Issue (i): Whether sales made against ST-XXII forms to seven registered purchasing dealers were entitled to deduction under section 5(2)(a)(ii) of the Punjab General Sales Tax Act, 1948.
Analysis: Deduction under section 5(2)(a)(ii) is available only where the declaration forms are issued by genuine buyers in respect of actual transactions. The authenticity of the ST-XXII forms and the underlying sales was doubted. The assessee failed to produce the sale and purchase bills, and the surrounding record did not establish to whom the goods were delivered or whether the transactions were in fact completed. The signatures on the registration documents and the declaration forms did not tally, and the alleged buyers were either not traceable, denied the sales, or were shown to be fictitious. In these circumstances, the requirement of cross-examination did not assist the assessee.

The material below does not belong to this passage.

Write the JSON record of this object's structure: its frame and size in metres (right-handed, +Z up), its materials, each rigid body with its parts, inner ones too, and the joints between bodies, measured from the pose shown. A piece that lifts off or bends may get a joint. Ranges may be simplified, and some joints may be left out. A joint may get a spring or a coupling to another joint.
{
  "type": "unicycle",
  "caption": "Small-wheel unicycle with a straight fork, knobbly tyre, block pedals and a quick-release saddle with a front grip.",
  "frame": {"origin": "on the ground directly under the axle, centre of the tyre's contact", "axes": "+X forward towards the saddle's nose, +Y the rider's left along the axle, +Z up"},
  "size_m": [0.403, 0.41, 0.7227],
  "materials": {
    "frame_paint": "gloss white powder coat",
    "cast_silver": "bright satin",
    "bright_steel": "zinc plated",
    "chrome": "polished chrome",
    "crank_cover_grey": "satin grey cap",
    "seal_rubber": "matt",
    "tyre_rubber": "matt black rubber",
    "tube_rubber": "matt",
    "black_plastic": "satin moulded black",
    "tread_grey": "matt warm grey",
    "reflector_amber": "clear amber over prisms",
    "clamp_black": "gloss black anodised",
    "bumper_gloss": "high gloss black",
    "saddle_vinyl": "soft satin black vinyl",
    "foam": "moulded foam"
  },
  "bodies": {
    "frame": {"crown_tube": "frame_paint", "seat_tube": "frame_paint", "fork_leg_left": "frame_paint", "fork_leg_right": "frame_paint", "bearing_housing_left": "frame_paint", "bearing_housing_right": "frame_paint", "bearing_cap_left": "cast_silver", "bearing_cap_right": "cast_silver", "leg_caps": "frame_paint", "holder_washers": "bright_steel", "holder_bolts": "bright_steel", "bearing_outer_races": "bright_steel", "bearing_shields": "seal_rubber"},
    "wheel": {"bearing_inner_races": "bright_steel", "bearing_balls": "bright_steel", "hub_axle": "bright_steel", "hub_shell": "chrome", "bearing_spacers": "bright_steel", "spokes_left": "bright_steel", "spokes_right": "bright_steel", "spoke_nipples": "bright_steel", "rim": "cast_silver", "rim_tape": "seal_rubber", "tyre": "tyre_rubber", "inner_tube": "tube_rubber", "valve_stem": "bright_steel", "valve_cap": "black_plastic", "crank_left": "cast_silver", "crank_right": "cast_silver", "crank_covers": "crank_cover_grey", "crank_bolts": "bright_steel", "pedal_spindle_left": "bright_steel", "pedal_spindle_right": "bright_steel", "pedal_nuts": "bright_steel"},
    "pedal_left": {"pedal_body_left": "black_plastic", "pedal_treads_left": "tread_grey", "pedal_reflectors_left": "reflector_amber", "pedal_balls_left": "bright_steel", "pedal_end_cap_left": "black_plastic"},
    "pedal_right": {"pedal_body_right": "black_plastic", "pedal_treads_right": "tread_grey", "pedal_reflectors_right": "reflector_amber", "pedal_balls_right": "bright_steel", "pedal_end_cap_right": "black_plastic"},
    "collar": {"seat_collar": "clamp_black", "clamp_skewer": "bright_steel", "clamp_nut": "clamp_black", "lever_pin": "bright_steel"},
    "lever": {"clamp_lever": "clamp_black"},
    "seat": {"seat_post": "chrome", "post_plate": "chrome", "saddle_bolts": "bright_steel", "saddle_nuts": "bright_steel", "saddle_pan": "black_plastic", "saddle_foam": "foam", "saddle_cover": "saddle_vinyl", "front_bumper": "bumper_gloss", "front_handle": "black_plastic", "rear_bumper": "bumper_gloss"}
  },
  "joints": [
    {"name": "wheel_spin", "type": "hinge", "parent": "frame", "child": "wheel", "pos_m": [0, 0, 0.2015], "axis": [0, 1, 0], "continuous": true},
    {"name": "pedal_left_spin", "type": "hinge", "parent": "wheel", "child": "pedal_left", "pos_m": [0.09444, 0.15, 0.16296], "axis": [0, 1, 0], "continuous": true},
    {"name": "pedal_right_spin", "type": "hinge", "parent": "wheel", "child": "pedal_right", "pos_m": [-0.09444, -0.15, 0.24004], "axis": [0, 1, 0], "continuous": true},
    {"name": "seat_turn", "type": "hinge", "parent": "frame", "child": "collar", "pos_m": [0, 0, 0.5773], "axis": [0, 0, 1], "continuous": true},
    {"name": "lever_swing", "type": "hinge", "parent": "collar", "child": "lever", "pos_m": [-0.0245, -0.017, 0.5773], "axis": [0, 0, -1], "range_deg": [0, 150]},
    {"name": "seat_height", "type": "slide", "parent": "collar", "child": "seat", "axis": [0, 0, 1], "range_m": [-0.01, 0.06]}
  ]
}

Conclusion: The claim for deduction under section 5(2)(a)(ii) was rightly disallowed, against the assessee and in favour of the Revenue.
Issue (ii): Whether penalty was leviable under section 10(7) of the Punjab General Sales Tax Act, 1948.

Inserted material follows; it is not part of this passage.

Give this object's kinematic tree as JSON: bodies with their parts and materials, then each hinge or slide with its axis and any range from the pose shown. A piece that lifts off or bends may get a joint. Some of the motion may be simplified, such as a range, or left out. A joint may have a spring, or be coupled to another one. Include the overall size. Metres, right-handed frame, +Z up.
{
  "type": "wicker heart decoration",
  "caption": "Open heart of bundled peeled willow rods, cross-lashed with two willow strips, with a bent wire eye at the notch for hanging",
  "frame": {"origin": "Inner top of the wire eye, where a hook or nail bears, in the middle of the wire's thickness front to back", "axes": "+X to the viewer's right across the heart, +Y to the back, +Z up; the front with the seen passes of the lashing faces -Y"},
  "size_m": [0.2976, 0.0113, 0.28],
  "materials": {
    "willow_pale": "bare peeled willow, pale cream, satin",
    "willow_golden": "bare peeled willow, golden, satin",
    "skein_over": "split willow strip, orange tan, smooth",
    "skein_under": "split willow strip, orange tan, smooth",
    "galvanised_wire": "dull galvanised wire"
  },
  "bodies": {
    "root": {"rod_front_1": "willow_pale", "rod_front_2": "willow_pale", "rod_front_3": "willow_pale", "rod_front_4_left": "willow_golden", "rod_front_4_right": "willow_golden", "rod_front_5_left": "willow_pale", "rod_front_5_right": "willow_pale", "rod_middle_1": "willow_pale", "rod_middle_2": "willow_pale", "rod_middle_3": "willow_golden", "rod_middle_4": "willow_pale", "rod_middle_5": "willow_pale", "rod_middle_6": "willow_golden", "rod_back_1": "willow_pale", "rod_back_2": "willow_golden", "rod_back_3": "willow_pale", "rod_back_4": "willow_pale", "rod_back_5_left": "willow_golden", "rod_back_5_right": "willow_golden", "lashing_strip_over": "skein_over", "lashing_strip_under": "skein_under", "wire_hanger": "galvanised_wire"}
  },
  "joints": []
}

Analysis: Once the sales were found to be unsupported by genuine evidence and the declarations were held to be invalid, the filing of incorrect returns and the bogus claim for deduction justified penal action. The factual findings established that the transactions were not genuine and that the assessee had attempted to evade tax through false declarations.
Conclusion: Penalty under section 10(7) was rightly levied, against the assessee and in favour of the Revenue.
Final Conclusion: The reference was answered wholly against the assessee, with both the disallowance of deduction and the penalty sustained on the basis that the claimed sales were not proved to be genuine.
Ratio Decidendi: Deduction against statutory declaration forms is permissible only when the forms support genuine and provable sales transactions, and penalty follows where the claim is found to be bogus or unsupported by reliable evidence.